**Challenge:** Only the lines from the one containing "Describe how this" to the end of the entries should be written out, each exactly as it stands, both ends included.

(Rows from an object dataset)
-*-
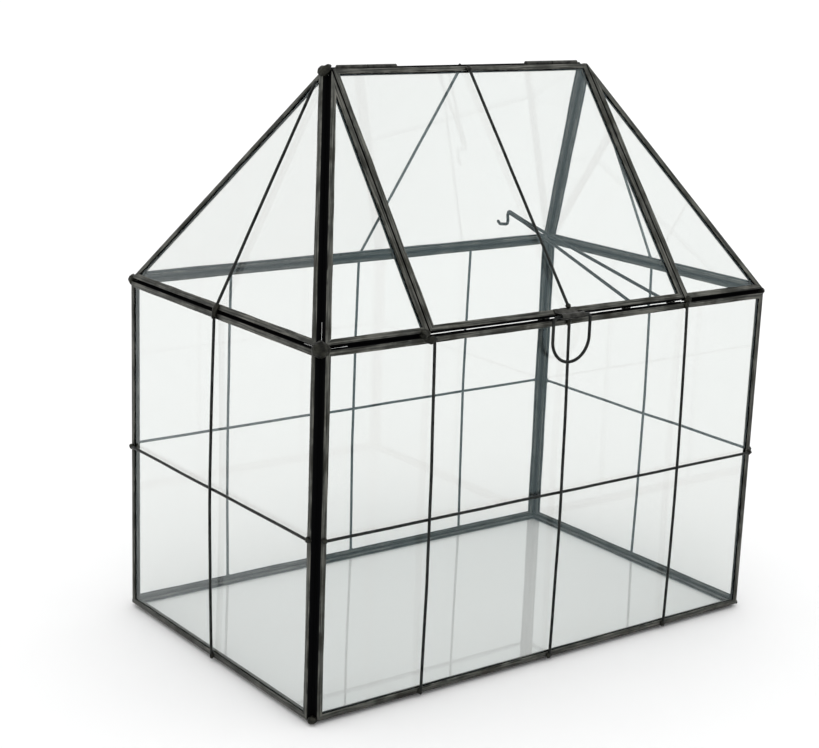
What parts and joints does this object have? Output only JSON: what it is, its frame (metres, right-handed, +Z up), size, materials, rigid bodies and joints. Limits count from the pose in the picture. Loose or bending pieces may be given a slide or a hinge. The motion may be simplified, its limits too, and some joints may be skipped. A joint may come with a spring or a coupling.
{
  "type": "glass terrarium with hinged lid",
  "caption": "House-shaped glass terrarium with a soldered metal frame, a hinged roof pane, a drop pull and a prop rod.",
  "frame": {"origin": "middle of the underside of the base, on the surface that the terrarium stands on", "axes": "+Z up, X along the ridge, +Y from the lid side (front) to the back"},
  "size_m": [0.2732, 0.174, 0.2758],
  "materials": {
    "glass": "clear 2 mm sheet glass with a faint green edge",
    "channel": "dark patinated folded metal, satin, brushed along its length",
    "wire": "dark patinated wire, satin",
    "hinge_metal": "dark patinated tube and folded sheet, satin",
    "solder": "rough blackened solder, with a dull shine"
  },
  "bodies": {
    "case": {"apex_solder": "solder", "back_slope_channel": "channel", "back_slope_glass": "glass", "back_slope_wire": "wire", "back_wall_channel": "channel", "back_wall_glass": "glass", "back_wall_rail": "wire", "back_wall_uprights": "wire", "base_corner_solder": "solder", "case_hinge_solder": "solder", "crossing_solder": "solder", "eave_corner_solder": "solder", "floor_channel": "channel", "floor_glass": "glass", "front_left_slope_channel": "channel", "front_left_slope_glass": "glass", "front_right_slope_channel": "channel", "front_right_slope_glass": "glass", "front_wall_channel": "channel", "front_wall_glass": "glass", "front_wall_rail": "wire", "front_wall_uprights": "wire", "left_case_knuckle": "hinge_metal", "left_hinge_pin": "hinge_metal", "left_hip_channel": "channel", "left_hip_glass": "glass", "left_hip_wire": "wire", "left_wall_channel": "channel", "left_wall_glass": "glass", "left_wall_rail": "wire", "left_wall_uprights": "wire", "lid_corner_joint_solder": "solder", "rail_solder": "solder", "right_case_knuckle": "hinge_metal", "right_hinge_pin": "hinge_metal", "right_hip_channel": "channel", "right_hip_glass": "glass", "right_hip_wire": "wire", "right_wall_channel": "channel", "right_wall_glass": "glass", "right_wall_rail": "wire", "right_wall_uprights": "wire", "upright_solder": "solder"},
    "lid": {"left_lid_knuckle": "hinge_metal", "lid_channel": "channel", "lid_glass": "glass", "lid_hinge_solder": "solder", "lid_wire": "wire", "lid_wire_solder": "solder", "prop_eye_solder": "solder", "prop_eyes": "hinge_metal", "pull_clip": "hinge_metal", "right_lid_knuckle": "hinge_metal"},
    "handle": {"pull_loop": "wire"},
    "prop": {"prop_hook_leg": "wire", "prop_side_leg": "wire"}
  },
  "joints": [
    {"name": "lid_hinge", "type": "hinge", "parent": "case", "child": "lid", "pos_m": [0, 0, 0.2737], "axis": [-1, 0, 0], "range_deg": [0, 150]},
    {"name": "handle_pivot", "type": "hinge", "parent": "lid", "child": "handle", "pos_m": [0.001, -0.08641, 0.16899], "axis": [-1, 0, 0], "range_deg": [0, 180]},
    {"name": "prop_pivot", "type": "hinge", "parent": "lid", "child": "prop", "pos_m": [0.057, -0.07748, 0.16759], "axis": [1, 0, 0], "range_deg": [-96, 30]}
  ]
}
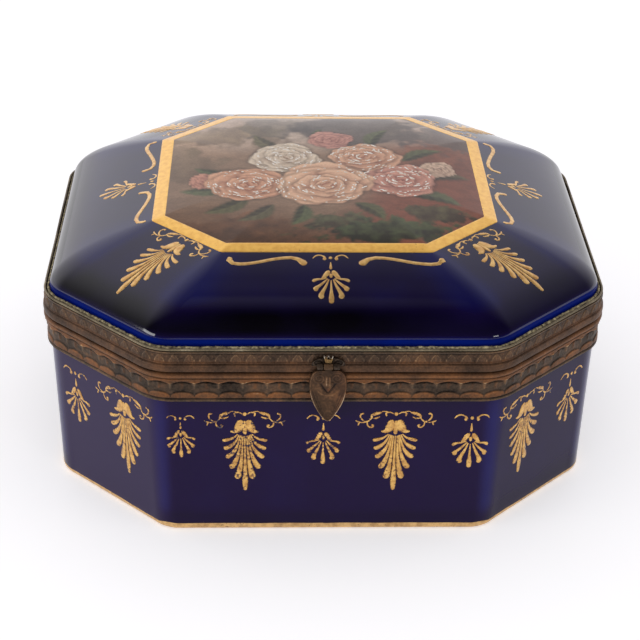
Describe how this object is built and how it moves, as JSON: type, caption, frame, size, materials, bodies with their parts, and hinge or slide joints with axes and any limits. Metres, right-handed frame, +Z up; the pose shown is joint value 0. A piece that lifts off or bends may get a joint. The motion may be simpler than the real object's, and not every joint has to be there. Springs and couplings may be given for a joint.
{
  "type": "porcelain casket",
  "caption": "Eight-sided glazed porcelain casket with a domed hinged lid, stamped brass mounts and a leaf-shaped hasp.",
  "frame": {"origin": "on the table, under the middle of the casket", "axes": "+Z up, +X along the long side, -Y towards the front with the hasp"},
  "size_m": [0.22, 0.1969, 0.1105],
  "materials": {
    "porcelain": "cobalt blue glaze",
    "mount": "stamped, brown patina",
    "bright_mount": "worn to the brass",
    "plaster": "set plaster, stained",
    "pin": "drawn rod"
  },
  "bodies": {
    "base": {"porcelain_body": "porcelain", "base_rim": "mount", "base_gallery_band": "mount", "base_bedding": "plaster", "hinge_knuckle_base_left": "mount", "hinge_knuckle_base_middle": "mount", "hinge_knuckle_base_right": "mount", "hinge_pin": "pin", "catch_stud": "bright_mount"},
    "lid": {"porcelain_lid": "porcelain", "lid_rim": "mount", "lid_leaf_band": "mount", "lid_edge_wire": "bright_mount", "lid_bedding": "plaster", "hinge_knuckle_lid_left": "mount", "hinge_knuckle_lid_right": "mount", "hasp_plate": "mount", "hasp_pin": "pin"},
    "hasp": {"hasp_leaf": "mount"}
  },
  "joints": [
    {"name": "lid_hinge", "type": "hinge", "parent": "base", "child": "lid", "pos_m": [0, 0.09595, 0.0745], "axis": [-1, 0, 0], "range_deg": [0, 104]},
    {"name": "hasp_hinge", "type": "hinge", "parent": "lid", "child": "hasp", "pos_m": [0, -0.0982, 0.0786], "axis": [-1, 0, 0], "range_deg": [0, 162]}
  ]
}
-*-
**Exercise output:**
Describe how this object is built and how it moves, as JSON: type, caption, frame, size, materials, bodies with their parts, and hinge or slide joints with axes and any limits. Metres, right-handed frame, +Z up; the pose shown is joint value 0. A piece that lifts off or bends may get a joint. The motion may be simpler than the real object's, and not every joint has to be there. Springs and couplings may be given for a joint.
{
  "type": "porcelain casket",
  "caption": "Eight-sided glazed porcelain casket with a domed hinged lid, stamped brass mounts and a leaf-shaped hasp.",
  "frame": {"origin": "on the table, under the middle of the casket", "axes": "+Z up, +X along the long side, -Y towards the front with the hasp"},
  "size_m": [0.22, 0.1969, 0.1105],
  "materials": {
    "porcelain": "cobalt blue glaze",
    "mount": "stamped, brown patina",
    "bright_mount": "worn to the brass",
    "plaster": "set plaster, stained",
    "pin": "drawn rod"
  },
  "bodies": {
    "base": {"porcelain_body": "porcelain", "base_rim": "mount", "base_gallery_band": "mount", "base_bedding": "plaster", "hinge_knuckle_base_left": "mount", "hinge_knuckle_base_middle": "mount", "hinge_knuckle_base_right": "mount", "hinge_pin": "pin", "catch_stud": "bright_mount"},
    "lid": {"porcelain_lid": "porcelain", "lid_rim": "mount", "lid_leaf_band": "mount", "lid_edge_wire": "bright_mount", "lid_bedding": "plaster", "hinge_knuckle_lid_left": "mount", "hinge_knuckle_lid_right": "mount", "hasp_plate": "mount", "hasp_pin": "pin"},
    "hasp": {"hasp_leaf": "mount"}
  },
  "joints": [
    {"name": "lid_hinge", "type": "hinge", "parent": "base", "child": "lid", "pos_m": [0, 0.09595, 0.0745], "axis": [-1, 0, 0], "range_deg": [0, 104]},
    {"name": "hasp_hinge", "type": "hinge", "parent": "lid", "child": "hasp", "pos_m": [0, -0.0982, 0.0786], "axis": [-1, 0, 0], "range_deg": [0, 162]}
  ]
}